Despite the esthetic absurdity of the Nairobi Hilton rearing its blunt tower over the scene, there was plenty of Africa to look at around city hall. Wananche, the people, had descended on the town in droves. "More people watch the start of the Safari than came to Nairobi for uhuru," said one white Kenyan. A brilliant wall of living color pressed up against the wire in front of the starting ramp—a Jackson Pollock sprawl of black-velvet faces and Day-Glo-brilliant cloth. The wananche were disturbingly intense—not like a cool, flippant sports-car crowd or a down-to-earth Indy crowd. This was the Neolithic looking at the Automobile Age and loving it. The Kenya police, leaner and tougher in their starched khakis than the L.A.P.D. in its hard hats and shades, knew the score. From time to time the Kenya cops would lash out at the crowd with their rhino-hide whips, splitting faces and ripping ears with the sole intention of keeping the wire fence intact. The wananche took the beatings merrily. Even the bloody ones kept right on staring and chuckling.
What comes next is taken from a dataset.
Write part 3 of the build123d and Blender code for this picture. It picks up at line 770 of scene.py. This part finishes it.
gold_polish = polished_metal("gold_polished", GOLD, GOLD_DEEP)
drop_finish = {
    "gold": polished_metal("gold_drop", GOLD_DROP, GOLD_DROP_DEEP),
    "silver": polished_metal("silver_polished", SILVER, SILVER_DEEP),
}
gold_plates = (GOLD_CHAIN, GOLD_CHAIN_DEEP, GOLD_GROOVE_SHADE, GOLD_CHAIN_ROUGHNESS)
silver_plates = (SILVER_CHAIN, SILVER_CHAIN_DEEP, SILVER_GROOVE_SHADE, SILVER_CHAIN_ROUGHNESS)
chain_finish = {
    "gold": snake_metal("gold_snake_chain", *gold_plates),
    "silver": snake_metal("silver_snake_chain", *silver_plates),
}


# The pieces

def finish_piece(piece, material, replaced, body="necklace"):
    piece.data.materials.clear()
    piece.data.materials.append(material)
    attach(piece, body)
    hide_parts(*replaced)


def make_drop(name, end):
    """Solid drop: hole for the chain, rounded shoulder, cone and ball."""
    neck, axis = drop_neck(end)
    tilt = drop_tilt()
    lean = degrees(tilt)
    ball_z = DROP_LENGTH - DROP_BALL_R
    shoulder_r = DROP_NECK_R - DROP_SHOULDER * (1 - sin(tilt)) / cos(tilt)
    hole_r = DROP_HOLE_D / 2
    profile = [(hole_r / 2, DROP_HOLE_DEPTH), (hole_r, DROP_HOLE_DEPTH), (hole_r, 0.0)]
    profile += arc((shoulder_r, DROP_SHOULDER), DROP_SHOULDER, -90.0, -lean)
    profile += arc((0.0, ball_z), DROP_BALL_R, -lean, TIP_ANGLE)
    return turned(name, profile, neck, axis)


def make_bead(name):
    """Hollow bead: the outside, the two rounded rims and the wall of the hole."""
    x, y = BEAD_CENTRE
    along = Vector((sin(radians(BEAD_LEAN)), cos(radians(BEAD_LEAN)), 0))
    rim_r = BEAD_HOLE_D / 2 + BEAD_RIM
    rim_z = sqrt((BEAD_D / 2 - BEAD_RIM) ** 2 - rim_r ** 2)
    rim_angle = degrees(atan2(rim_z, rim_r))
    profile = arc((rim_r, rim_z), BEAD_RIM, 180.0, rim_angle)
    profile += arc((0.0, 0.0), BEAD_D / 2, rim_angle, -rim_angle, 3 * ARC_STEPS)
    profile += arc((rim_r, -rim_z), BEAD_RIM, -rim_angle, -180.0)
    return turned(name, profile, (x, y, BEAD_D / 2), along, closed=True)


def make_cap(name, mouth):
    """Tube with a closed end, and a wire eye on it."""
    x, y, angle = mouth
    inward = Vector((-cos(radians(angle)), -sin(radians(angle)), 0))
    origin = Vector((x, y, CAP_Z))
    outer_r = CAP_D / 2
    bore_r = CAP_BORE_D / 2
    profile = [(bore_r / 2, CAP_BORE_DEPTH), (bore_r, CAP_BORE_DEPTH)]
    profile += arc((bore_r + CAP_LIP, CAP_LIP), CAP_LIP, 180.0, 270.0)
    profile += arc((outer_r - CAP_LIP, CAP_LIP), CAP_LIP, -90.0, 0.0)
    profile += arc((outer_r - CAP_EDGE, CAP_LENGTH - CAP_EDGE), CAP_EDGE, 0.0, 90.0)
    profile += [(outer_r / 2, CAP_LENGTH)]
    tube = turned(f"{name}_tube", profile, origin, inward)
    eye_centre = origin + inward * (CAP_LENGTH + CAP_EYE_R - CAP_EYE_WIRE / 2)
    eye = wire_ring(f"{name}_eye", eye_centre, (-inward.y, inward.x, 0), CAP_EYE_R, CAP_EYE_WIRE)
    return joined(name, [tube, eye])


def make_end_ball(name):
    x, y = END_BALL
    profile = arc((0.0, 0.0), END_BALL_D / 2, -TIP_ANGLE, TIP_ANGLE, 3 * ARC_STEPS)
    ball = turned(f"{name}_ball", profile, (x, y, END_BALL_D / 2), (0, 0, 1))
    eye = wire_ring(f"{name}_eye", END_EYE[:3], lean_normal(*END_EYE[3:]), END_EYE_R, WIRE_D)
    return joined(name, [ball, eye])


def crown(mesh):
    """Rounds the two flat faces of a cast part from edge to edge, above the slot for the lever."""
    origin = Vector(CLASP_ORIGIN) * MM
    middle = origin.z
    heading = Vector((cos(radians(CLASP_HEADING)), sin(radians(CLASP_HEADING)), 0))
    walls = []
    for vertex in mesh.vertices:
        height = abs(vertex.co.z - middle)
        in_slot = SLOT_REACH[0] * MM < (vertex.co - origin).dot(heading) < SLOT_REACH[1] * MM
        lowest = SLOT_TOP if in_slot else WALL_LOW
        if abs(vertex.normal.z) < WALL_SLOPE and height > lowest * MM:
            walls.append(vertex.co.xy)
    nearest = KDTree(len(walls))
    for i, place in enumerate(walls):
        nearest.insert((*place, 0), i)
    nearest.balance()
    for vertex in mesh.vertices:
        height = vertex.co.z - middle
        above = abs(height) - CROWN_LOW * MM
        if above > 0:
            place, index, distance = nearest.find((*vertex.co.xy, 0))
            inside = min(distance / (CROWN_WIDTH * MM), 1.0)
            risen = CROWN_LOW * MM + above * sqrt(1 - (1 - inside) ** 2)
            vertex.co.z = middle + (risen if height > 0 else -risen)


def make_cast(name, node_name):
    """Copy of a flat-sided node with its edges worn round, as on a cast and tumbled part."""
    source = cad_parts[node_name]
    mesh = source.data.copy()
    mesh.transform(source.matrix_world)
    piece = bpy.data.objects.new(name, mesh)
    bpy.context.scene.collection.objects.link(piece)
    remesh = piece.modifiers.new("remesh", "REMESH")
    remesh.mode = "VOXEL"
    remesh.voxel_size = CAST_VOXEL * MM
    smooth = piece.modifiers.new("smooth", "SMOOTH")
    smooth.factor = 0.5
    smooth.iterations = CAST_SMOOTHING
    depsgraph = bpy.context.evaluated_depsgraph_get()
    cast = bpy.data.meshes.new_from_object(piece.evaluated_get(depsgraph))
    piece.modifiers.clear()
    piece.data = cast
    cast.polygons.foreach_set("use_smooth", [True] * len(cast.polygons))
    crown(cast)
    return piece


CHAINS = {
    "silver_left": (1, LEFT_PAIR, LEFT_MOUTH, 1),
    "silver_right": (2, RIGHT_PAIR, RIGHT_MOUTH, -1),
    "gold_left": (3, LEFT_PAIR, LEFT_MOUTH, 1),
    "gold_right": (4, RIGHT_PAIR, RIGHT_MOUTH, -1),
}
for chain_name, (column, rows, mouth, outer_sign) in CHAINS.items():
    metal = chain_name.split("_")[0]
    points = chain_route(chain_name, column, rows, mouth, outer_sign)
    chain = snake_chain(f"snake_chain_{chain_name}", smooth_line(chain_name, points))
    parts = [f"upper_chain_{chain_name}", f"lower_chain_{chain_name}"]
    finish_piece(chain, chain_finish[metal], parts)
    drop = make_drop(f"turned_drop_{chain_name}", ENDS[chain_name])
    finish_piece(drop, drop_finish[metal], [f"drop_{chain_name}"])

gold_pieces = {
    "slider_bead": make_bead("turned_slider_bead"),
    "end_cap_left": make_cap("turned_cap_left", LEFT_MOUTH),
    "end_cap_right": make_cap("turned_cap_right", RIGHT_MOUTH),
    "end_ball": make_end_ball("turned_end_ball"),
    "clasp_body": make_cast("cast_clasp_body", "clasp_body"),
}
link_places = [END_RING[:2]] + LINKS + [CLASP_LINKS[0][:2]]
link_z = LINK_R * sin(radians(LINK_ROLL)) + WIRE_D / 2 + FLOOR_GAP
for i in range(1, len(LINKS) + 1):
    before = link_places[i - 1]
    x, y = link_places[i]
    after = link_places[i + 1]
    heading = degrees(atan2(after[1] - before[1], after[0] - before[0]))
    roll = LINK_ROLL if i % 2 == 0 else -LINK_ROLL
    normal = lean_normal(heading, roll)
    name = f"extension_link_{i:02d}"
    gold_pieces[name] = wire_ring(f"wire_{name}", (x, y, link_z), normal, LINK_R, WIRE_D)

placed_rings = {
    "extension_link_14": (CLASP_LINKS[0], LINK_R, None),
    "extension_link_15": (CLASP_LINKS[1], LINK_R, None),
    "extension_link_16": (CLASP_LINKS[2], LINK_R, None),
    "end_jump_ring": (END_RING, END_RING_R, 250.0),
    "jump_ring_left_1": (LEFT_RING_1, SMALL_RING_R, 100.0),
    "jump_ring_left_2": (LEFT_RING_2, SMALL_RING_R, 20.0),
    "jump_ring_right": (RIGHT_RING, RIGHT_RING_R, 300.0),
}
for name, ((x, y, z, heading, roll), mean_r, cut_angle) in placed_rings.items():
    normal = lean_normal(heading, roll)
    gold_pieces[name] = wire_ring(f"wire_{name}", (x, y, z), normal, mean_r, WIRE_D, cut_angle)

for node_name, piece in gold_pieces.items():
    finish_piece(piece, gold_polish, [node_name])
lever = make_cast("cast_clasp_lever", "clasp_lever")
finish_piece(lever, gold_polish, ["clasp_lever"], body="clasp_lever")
This was the essential anomaly of the Safari, the Passenger suddenly realized. Here were these cars—the finest pieces of road-eating machinery created by Western civilization, intricate, carefully tuned, laden with the fruit of a million technological insights, brought into being by a web of history and engineering that the vastest computer could never reproduce. And there were the fans. The fans were among the last of the world's full-time pedestrians. They could not differentiate between 20 and 200 mph. Both speeds were pesi pesi—Swahili for fast. The Passenger knew what made one car better than another, and so he could nod his head in approval of the tidy, tight Datsun 240Zs. To the African fan, all cars possessed dawa—magic—and all cars were fantastic. Perhaps the Passenger, too, would have put up with slashes from the cops if he had felt that way.